Return the listing below word for word.

— start —

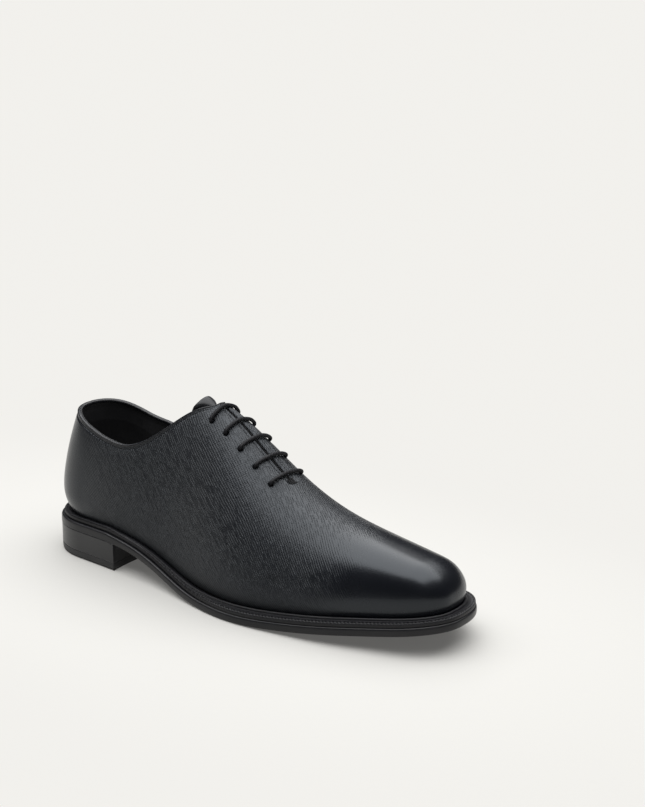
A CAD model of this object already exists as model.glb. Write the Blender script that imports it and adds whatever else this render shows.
from math import atan, cos, pi, radians, sin

import bmesh
import bpy
import numpy as np
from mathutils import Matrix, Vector


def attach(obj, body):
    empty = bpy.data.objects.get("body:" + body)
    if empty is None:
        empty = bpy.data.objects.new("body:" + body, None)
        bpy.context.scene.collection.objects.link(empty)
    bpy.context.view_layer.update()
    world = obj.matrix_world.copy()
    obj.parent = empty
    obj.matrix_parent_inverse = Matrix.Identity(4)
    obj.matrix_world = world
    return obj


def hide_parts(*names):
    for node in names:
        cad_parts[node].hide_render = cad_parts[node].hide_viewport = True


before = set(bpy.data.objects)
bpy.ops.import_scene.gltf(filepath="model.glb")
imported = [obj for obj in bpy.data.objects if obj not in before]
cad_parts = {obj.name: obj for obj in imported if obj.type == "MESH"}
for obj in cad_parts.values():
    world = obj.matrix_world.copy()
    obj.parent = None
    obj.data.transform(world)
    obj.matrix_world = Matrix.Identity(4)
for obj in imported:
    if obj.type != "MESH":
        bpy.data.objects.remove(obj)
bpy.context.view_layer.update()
scene = bpy.context.scene

# ---------------------------------------------------------------- the shoe's shape, in mm
# The same curves as the part: x from the back of the heel, outer side negative in y, z from the ground.
LENGTH = 302.0
HEEL_SEAT = 18.2
HEEL_BREAST_X = 67.5
TOP_PIECE = 5.0
SOLE = 5.0
WELT = 3.2
FEATHER = SOLE + WELT
THROAT_X = 184.0
FACING_TOP_X = 128.0
SLIT = 1.8
ROW_XS = [177.5 - 11.7 * row for row in range(5)]
HOLE_REACH = 13.1
LACE_RADIUS = 1.15
TOE_PIVOT = (255.0, 283.0)
HEEL_PIVOT = 36.0
SEAT_END_X = 60.0
TOE_STRAIGHT_X = 265.0
TOE_SPRING = 15.0
SOLE_CURVE = [(60, 18.2), (85, 14.3), (110, 7.6), (135, 1.6), (160, 0.0), (190, 0.5), (235, 5.3), (265, 9.4)]
UPPER_OUTER = [(4, 30), (35, 30.5), (64, 31.5), (100, 33), (140, 40), (175, 44.5), (205, 41), (235, 35.5),
               (265, 26.5), (297, 17)]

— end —

In response:
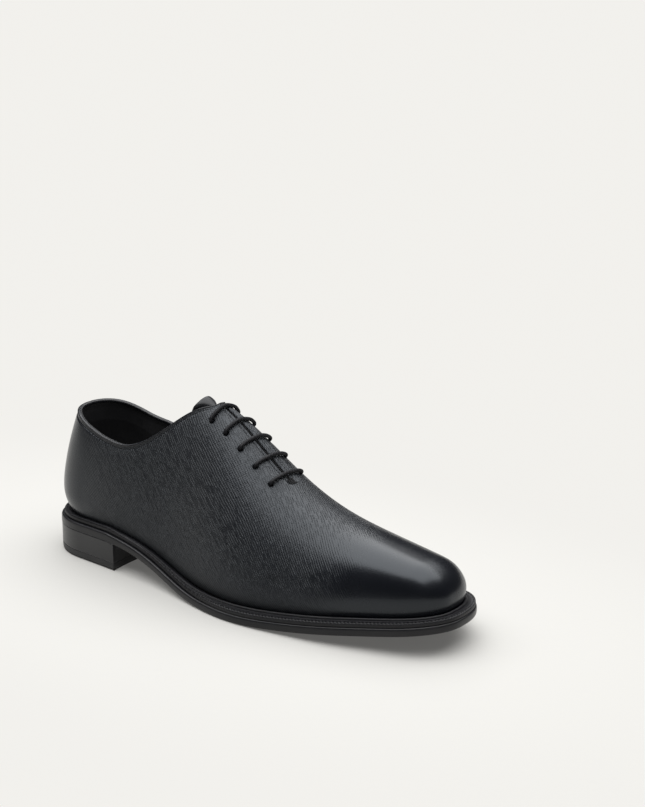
A CAD model of this object already exists as model.glb. Write the Blender script that imports it and adds whatever else this render shows.
from math import atan, cos, pi, radians, sin

import bmesh
import bpy
import numpy as np
from mathutils import Matrix, Vector


def attach(obj, body):
    empty = bpy.data.objects.get("body:" + body)
    if empty is None:
        empty = bpy.data.objects.new("body:" + body, None)
        bpy.context.scene.collection.objects.link(empty)
    bpy.context.view_layer.update()
    world = obj.matrix_world.copy()
    obj.parent = empty
    obj.matrix_parent_inverse = Matrix.Identity(4)
    obj.matrix_world = world
    return obj


def hide_parts(*names):
    for node in names:
        cad_parts[node].hide_render = cad_parts[node].hide_viewport = True


before = set(bpy.data.objects)
bpy.ops.import_scene.gltf(filepath="model.glb")
imported = [obj for obj in bpy.data.objects if obj not in before]
cad_parts = {obj.name: obj for obj in imported if obj.type == "MESH"}
for obj in cad_parts.values():
    world = obj.matrix_world.copy()
    obj.parent = None
    obj.data.transform(world)
    obj.matrix_world = Matrix.Identity(4)
for obj in imported:
    if obj.type != "MESH":
        bpy.data.objects.remove(obj)
bpy.context.view_layer.update()
scene = bpy.context.scene

# ---------------------------------------------------------------- the shoe's shape, in mm
# The same curves as the part: x from the back of the heel, outer side negative in y, z from the ground.
LENGTH = 302.0
HEEL_SEAT = 18.2
HEEL_BREAST_X = 67.5
TOP_PIECE = 5.0
SOLE = 5.0
WELT = 3.2
FEATHER = SOLE + WELT
THROAT_X = 184.0
FACING_TOP_X = 128.0
SLIT = 1.8
ROW_XS = [177.5 - 11.7 * row for row in range(5)]
HOLE_REACH = 13.1
LACE_RADIUS = 1.15
TOE_PIVOT = (255.0, 283.0)
HEEL_PIVOT = 36.0
SEAT_END_X = 60.0
TOE_STRAIGHT_X = 265.0
TOE_SPRING = 15.0
SOLE_CURVE = [(60, 18.2), (85, 14.3), (110, 7.6), (135, 1.6), (160, 0.0), (190, 0.5), (235, 5.3), (265, 9.4)]
UPPER_OUTER = [(4, 30), (35, 30.5), (64, 31.5), (100, 33), (140, 40), (175, 44.5), (205, 41), (235, 35.5),
               (265, 26.5), (297, 17)]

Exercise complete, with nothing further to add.